'How being black Jamaican, white Irish will help tackle race issues', says new police chief

'How being black Jamaican, white Irish will help tackle race issues', says new police chief

A BOLTON-born woman with Irish roots has been appointed as the new leader of the Black Police Association’s Merseyside branch.

Inspector Karen Dowden was announced as the successor of Chief Superintendent Rowley Moore, who is stepping down as chair after a four-year spell. 

The 45-year-old mother of two, who cites herself as white British, black Jamaican, Irish and Welsh, boasts 23 years in the police force.

She told The Irish Post that learning of her Irish roots, which trace back 175 years to Armagh and Belfast was completely unexpected.

“In the last two or three years my mum started doing some research, we were quite surprised that there was an Irish link there,” she said. “The furthest Irish connection dates back to John Burton in 1841, who was a Traveller.”

Inspector Dowden, whose biological father is black Jamaican, explained that her mixed background often raises questions about her heritage.

“There’s always some comments about how people look and judging people based on their colour, their ethnicity, their race, their religion, that type of thing. 

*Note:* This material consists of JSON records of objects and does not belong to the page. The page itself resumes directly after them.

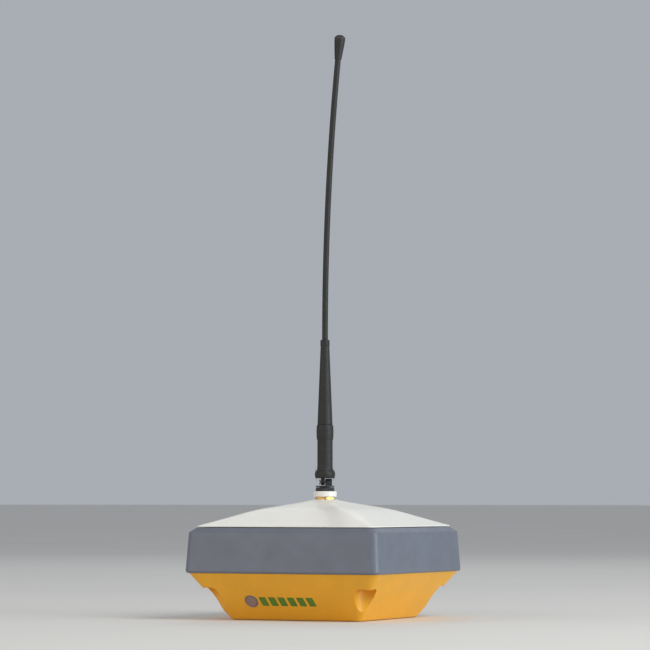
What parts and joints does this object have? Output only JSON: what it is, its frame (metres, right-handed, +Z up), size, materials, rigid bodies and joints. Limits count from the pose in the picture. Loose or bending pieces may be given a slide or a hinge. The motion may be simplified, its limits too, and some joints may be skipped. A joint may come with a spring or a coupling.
{
  "type": "gnss receiver",
  "caption": "Square pole-top satellite positioning receiver with white radome, grey band, amber base and folding whip antenna.",
  "frame": {"origin": "centre of the flat base, on the axis of the pole thread, at the thread's mouth", "axes": "+Z up along the pole axis and the whip; -Y is the face with the power button and indicators; +X to the right seen from the front"},
  "size_m": [0.15, 0.15, 0.4193],
  "materials": {
    "radome_white": "satin",
    "band_grey": "fine textured satin",
    "housing_amber": "fine textured satin",
    "black_plastic": "matte",
    "black_rubber": "matte",
    "grey_button": "matte",
    "indicator_green": "gloss",
    "steel": "satin",
    "aluminium": "satin",
    "brass": "satin",
    "board_green": "satin",
    "laminate_tan": "satin",
    "ceramic_ivory": "matte",
    "cell_wrap": "satin",
    "cable_brown": "satin",
    "whip_rubber": "matte",
    "label_silver": "satin",
    "lamp_cream": "gloss"
  },
  "bodies": {
    "receiver": {"radome": "radome_white", "bumper_band": "band_grey", "lower_housing": "housing_amber", "body_gaskets": "black_rubber", "housing_screws": "steel", "pole_insert": "brass", "insert_screws": "steel", "rating_plate": "label_silver", "button_bezel": "band_grey", "button_seal": "black_rubber", "light_guide": "indicator_green", "led_board": "board_green", "led_chips": "lamp_cream", "tact_switch": "steel", "port_plate": "black_plastic", "port_plate_screws": "steel", "power_port": "steel", "data_port": "steel", "port_nuts": "steel", "port_cores": "black_plastic", "cap_hinge_pins": "steel", "card_bay": "black_plastic", "card_door_pin": "steel", "door_seal": "black_rubber", "sim_card": "ceramic_ivory", "memory_card": "black_plastic", "main_board": "board_green", "standoffs": "brass", "inner_screws": "steel", "gnss_module": "steel", "cellular_module": "steel", "radio_module": "aluminium", "tilt_sensor": "black_plastic", "buzzer": "black_plastic", "power_coils": "black_plastic", "chassis_plate": "aluminium", "ground_plane": "laminate_tan", "antenna_puck": "ceramic_ivory", "antenna_patch": "brass", "amplifier_shield": "steel", "wireless_antenna": "board_green", "battery_cells": "cell_wrap", "battery_cradle": "black_plastic", "battery_clamp": "steel", "coax_pigtail": "cable_brown", "antenna_jack": "brass", "jack_nut": "steel", "weather_ring": "radome_white", "jack_core": "brass"},
    "power_button": {"power_button": "grey_button"},
    "card_door": {"card_door": "housing_amber"},
    "power_cap": {"power_port_cap": "black_rubber"},
    "data_cap": {"data_port_cap": "black_rubber"},
    "coupling_nut": {"coupling_nut": "black_plastic"},
    "elbow_foot": {"lower_knuckle": "black_plastic", "elbow_pin": "steel"},
    "antenna": {"whip_base": "black_plastic", "lock_ring": "whip_rubber", "whip_sleeve": "whip_rubber", "whip": "whip_rubber"}
  },
  "joints": [
    {"name": "power_button_press", "type": "slide", "parent": "receiver", "child": "power_button", "axis": [0, 0.8239, 0.5667], "range_m": [0, 0.0008], "stiffness_N_per_m": 1500},
    {"name": "card_door_hinge", "type": "hinge", "parent": "receiver", "child": "card_door", "pos_m": [-0.06498, 0, 0.02281], "axis": [0, 1, 0], "range_deg": [0, 100]},
    {"name": "power_cap_hinge", "type": "hinge", "parent": "receiver", "child": "power_cap", "pos_m": [-0.016, 0.06688, 0.02029], "axis": [1, 0, 0], "range_deg": [0, 120]},
    {"name": "data_cap_hinge", "type": "hinge", "parent": "receiver", "child": "data_cap", "pos_m": [0.016, 0.06688, 0.02029], "axis": [1, 0, 0], "range_deg": [0, 120]},
    {"name": "coupling_nut_turn", "type": "hinge", "parent": "receiver", "child": "coupling_nut", "pos_m": [0, 0, 0.0908], "axis": [0, 0, 1], "continuous": true},
    {"name": "antenna_swivel", "type": "hinge", "parent": "receiver", "child": "elbow_foot", "pos_m": [0, 0, 0.0971], "axis": [0, 0, 1], "continuous": true},
    {"name": "antenna_elbow", "type": "hinge", "parent": "elbow_foot", "child": "antenna", "pos_m": [0, 0, 0.0971], "axis": [-0.9063, -0.4226, 0], "range_deg": [0, 90]}
  ]
}
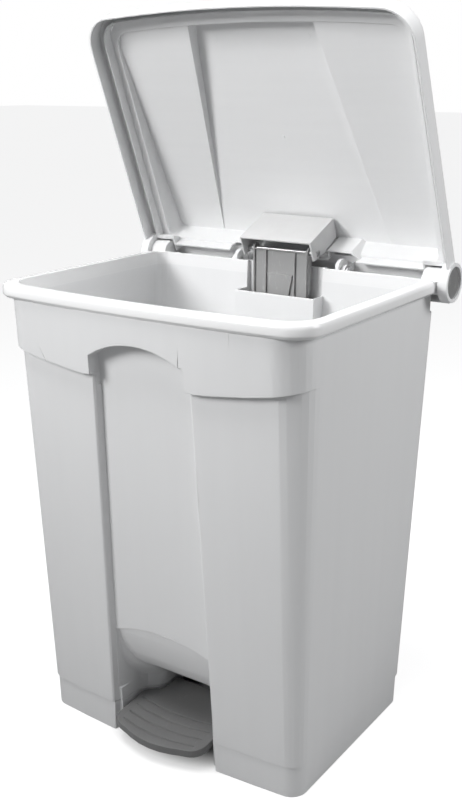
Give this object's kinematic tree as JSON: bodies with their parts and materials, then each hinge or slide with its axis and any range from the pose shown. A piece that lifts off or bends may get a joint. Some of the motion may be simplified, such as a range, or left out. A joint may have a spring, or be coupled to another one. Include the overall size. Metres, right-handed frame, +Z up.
{
  "type": "pedal bin",
  "caption": "Tall white plastic step-on waste bin with a domed hinged lid, a grey ribbed lift rod in a rear duct and a grey foot pedal set in a front well.",
  "frame": {"origin": "middle of the footprint, on the floor", "axes": "+X to the right seen from the front, +Y to the back, +Z up; the pedal and the open side of the lid face -Y"},
  "size_m": [0.509, 0.4124, 0.9869],
  "materials": {
    "body_plastic": "satin moulded white plastic, glossier on the rolled rim and inside",
    "lid_plastic": "satin moulded white plastic",
    "hood_plastic": "fine-grained light grey plastic",
    "grey_plastic": "satin mid grey plastic with draw marks",
    "cap_plastic": "satin grey plastic disc",
    "pedal_plastic": "grained dark grey plastic, scuffed on the tread",
    "plain_steel": "zinc plated sheet steel",
    "bracket_steel": "dark powder coat",
    "fastener_steel": "bright zinc plated steel"
  },
  "bodies": {
    "bin": {"bin_body": "body_plastic", "base_plinth": "body_plastic", "rear_cover": "body_plastic", "cover_screw_1": "fastener_steel", "cover_screw_2": "fastener_steel", "cover_screw_3": "fastener_steel", "cover_screw_4": "fastener_steel", "cover_screw_5": "fastener_steel", "cover_screw_6": "fastener_steel", "corner_hinge_pin_left": "fastener_steel", "corner_hinge_pin_right": "fastener_steel", "middle_hinge_pin_left": "fastener_steel", "middle_hinge_pin_right": "fastener_steel", "axle_bracket_left": "bracket_steel", "axle_bracket_right": "bracket_steel", "bracket_bolt_left": "fastener_steel", "bracket_bolt_right": "fastener_steel", "pedal_axle": "fastener_steel"},
    "lid": {"lid": "lid_plastic", "hinge_cap_left": "cap_plastic", "hinge_cap_right": "cap_plastic", "lid_hood": "hood_plastic", "lift_pin": "fastener_steel", "hood_screw_1": "fastener_steel", "hood_screw_2": "fastener_steel"},
    "rod": {"rod_head": "grey_plastic", "lift_rod": "plain_steel", "rod_rivet_1": "fastener_steel", "rod_rivet_2": "fastener_steel"},
    "pedal": {"pedal_plate": "pedal_plastic", "pedal_lever": "plain_steel", "lever_pin": "fastener_steel", "pedal_screw_1": "fastener_steel", "pedal_screw_2": "fastener_steel"}
  },
  "joints": [
    {"name": "lid_hinge", "type": "hinge", "parent": "bin", "child": "lid", "pos_m": [0, 0.16042, 0.6395], "axis": [1, 0, 0], "range_deg": [0, 66.6]},
    {"name": "rod_pivot", "type": "hinge", "parent": "lid", "child": "rod", "pos_m": [0, 0.13962, 0.6634], "axis": [1, 0, 0], "range_deg": [-66.6, 0]},
    {"name": "pedal_hinge", "type": "hinge", "parent": "bin", "child": "pedal", "pos_m": [0, -0.02, 0.048], "axis": [1, 0, 0], "range_deg": [-13.36, 0]}
  ],
  "couplings": [
    {"joint": "rod_pivot", "follows": "lid_hinge", "ratio": -1},
    {"joint": "pedal_hinge", "follows": "lid_hinge", "ratio": -0.2005}
  ]
}
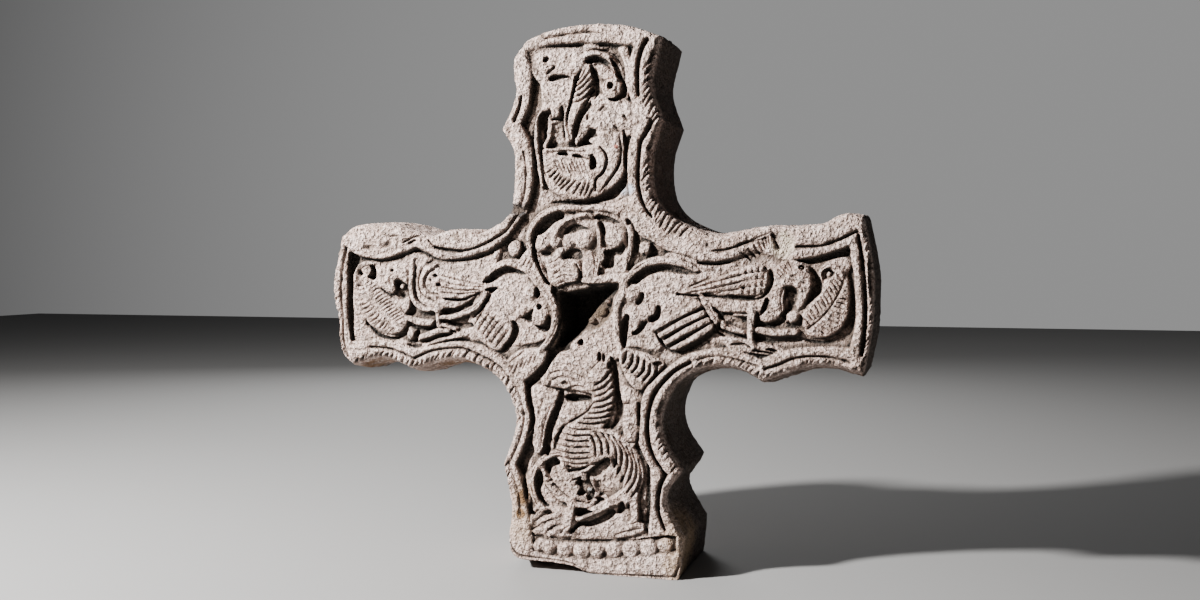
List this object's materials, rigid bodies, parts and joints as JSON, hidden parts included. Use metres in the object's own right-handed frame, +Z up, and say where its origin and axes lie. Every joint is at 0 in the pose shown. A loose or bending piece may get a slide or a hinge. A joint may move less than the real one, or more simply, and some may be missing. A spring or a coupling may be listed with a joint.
{
  "type": "carved stone cross head",
  "caption": "Free-standing carved stone cross-head with hollow-sided arms, double roll edging, and beasts, birds and leaves in low relief.",
  "frame": {"origin": "on the flat underside, below the middle of the shaft and at half its front-to-back depth", "axes": "+Z up the shaft, +X along the arms to the right as the carved front is seen, carved front towards -Y"},
  "size_m": [0.8647, 0.2027, 0.8421],
  "materials": {
    "stone": "weathered warm grey limestone, dark in the recesses"
  },
  "bodies": {
    "root": {"cross_head": "stone"}
  },
  "joints": []
}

“That certainly did prompt some queries as well about what my heritage is.

“Some comments often are that I’ve been on the sunbed or just been on holiday and not actually recognise what my heritage is. 

“I haven’t got any links to my biological father, so I’ve grown up in a house with a white mother. 

All my family is very white. So as a result, you stand out a little bit I suppose, having a bit of colour in a white family and a white area.”

The Black Police Association aims to support people from different ethnic minority backgrounds and underrepresented communities by recruiting and retaining these individuals into the police force.

Inspector Dowden believes that her mixed background will give her an advantage tackling racial prejudices both inside and outside of the police force in her new role.

“As a result of that, you notice that people will say things that aren’t necessarily appropriate, not racist necessarily, but people don’t realise that you are black or you are mixed race, and feel more comfortable to share sometimes some prejudice or discrimination.”

Inspector Dowden currently works as a neighbourhood inspector for Bootle, Crosby and Litherland in Sefton. 

During her career she has worked in the Criminal Investigation Department, as a patrol officer and a domestic violence investigator. 

She was previously the deputy chair of Merseyside’s Black Police Association.